- Challenge:
Give the number of lines in the data that hold the string "FreeCAD". Nothing else is needed.

- Dataset content:
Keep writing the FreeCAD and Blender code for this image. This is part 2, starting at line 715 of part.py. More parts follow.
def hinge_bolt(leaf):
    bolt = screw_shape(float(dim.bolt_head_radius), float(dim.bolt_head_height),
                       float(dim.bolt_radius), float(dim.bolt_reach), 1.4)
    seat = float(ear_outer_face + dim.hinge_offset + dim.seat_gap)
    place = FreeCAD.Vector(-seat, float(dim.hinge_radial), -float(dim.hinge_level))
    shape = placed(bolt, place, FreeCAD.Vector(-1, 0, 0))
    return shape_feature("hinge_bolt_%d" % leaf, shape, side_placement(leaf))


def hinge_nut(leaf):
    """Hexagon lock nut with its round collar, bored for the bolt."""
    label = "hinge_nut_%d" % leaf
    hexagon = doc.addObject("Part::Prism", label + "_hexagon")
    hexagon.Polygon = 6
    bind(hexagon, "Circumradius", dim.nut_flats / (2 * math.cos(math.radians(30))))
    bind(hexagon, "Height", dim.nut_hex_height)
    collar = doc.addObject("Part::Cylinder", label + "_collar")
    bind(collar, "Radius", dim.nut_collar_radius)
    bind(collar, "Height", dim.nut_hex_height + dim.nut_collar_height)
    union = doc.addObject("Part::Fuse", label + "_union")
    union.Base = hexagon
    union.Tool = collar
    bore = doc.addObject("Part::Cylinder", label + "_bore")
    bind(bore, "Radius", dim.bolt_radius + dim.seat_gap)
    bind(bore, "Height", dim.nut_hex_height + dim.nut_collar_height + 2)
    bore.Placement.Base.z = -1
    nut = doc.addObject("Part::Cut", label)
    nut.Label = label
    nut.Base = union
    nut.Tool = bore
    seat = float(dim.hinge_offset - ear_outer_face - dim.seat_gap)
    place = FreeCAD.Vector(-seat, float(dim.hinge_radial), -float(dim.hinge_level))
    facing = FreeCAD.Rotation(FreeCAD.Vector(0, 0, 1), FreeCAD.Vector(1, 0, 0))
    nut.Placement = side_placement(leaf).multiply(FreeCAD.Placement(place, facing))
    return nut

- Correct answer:
6